Amis offers the haunting scene of Arctic prison camps where everyone has frozen to death—prisoners, guards, dogs, everyone. Many of them doubtless perished in a moment known to inmates as "the whispering of the stars," a last breath frozen in midair, the icy cloud breaking audibly on the frozen ground. There is the evocation of the Ukraine withering with intentional starvation. There are even scenes where the Russians, stupefied by the inanity of their lives, are themselves reduced to helpless laughter.

A Stalinist "election," for example, where the "ballots" feature not merely a single "candidate" but even a mark already placed next to the single name. "Voters" emerge from the "polls" doubled over with laughter.

Of course, this laughter of hopelessness contrasts badly with the nostalgic smiles and titters of an aging left that still thinks itself perched on moral high ground. Martin Amis, whose famous novelist father, Kingsley, spent decades as a card-carrying member of the Communist Party, wants to arrest the left's laughter so as to indict the left's memory.

It appears to be too late, however, and the evidence is those very shelves of books that Amis studied to prepare his indictment. They've been there for years, offering testimony of a sustained brutality that is hard to credit, much less rationalize. But the material of history is one thing; the demands of memory another. Confront Stalin for what he really was, and the superstructure of the left's intellectual and cultural heroes—the generation of men and women who served him and rationalized him—collapses on its base. Thus, when the appalling Black Book of Communism appeared in 1999, it was dismissed as propaganda in such publications as Le Monde and The Atlantic.

Stalin was reportedly fond of a certain saying: "There is a man, there is a problem. No man, no problem." The left, to save the history it wants to embrace, has removed Stalin from it. Despite countless testimonials from Louis Aragon, Lillian Hellman, Pablo Neruda, Jean-Paul Sartre, and others, he wasn't really of the left, it turns out; he was merely an "aberration." No Stalin, no problem.

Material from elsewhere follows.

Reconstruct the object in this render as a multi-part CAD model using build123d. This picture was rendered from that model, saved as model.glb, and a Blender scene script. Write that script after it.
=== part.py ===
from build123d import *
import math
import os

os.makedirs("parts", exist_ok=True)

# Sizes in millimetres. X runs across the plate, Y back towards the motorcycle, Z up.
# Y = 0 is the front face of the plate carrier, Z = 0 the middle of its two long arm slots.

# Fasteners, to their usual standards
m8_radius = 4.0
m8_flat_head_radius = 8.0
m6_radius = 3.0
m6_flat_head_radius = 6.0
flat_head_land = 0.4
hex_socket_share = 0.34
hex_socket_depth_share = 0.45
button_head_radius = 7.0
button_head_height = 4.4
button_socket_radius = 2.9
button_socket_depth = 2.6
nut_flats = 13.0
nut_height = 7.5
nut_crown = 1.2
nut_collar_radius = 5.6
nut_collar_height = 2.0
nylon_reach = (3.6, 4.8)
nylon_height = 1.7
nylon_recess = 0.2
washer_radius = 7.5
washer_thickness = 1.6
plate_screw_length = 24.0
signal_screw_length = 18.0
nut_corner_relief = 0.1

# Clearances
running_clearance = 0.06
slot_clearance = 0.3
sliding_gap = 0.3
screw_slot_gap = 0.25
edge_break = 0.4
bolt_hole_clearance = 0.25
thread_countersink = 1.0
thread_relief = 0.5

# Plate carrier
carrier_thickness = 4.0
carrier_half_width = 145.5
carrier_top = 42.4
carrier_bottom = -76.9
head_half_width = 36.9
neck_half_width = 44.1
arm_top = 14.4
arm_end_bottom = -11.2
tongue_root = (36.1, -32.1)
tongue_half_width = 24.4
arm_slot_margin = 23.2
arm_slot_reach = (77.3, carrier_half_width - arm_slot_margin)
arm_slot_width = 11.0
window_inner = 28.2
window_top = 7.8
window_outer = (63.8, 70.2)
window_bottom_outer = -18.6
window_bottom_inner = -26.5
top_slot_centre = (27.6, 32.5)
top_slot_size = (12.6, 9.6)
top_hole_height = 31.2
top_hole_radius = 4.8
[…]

Amis is wrong about one thing, however: Some of the things Stalin did can indeed force you to laugh. For example, he'd frequently screen a Hollywood film for himself, commanding the presence of a translator. For years, Stalin watched his favorite movies—especially Tarzan epics—as the translator babbled away. Yet in all that time, the translator was so afraid of saying anything that might displease Stalin that he avoided translating anything. Instead, he limited himself to describing the visual action that Stalin could see for himself.

How long do you suppose it was before Stalin caught on? Yet he let it continue. Perhaps even he was laughing.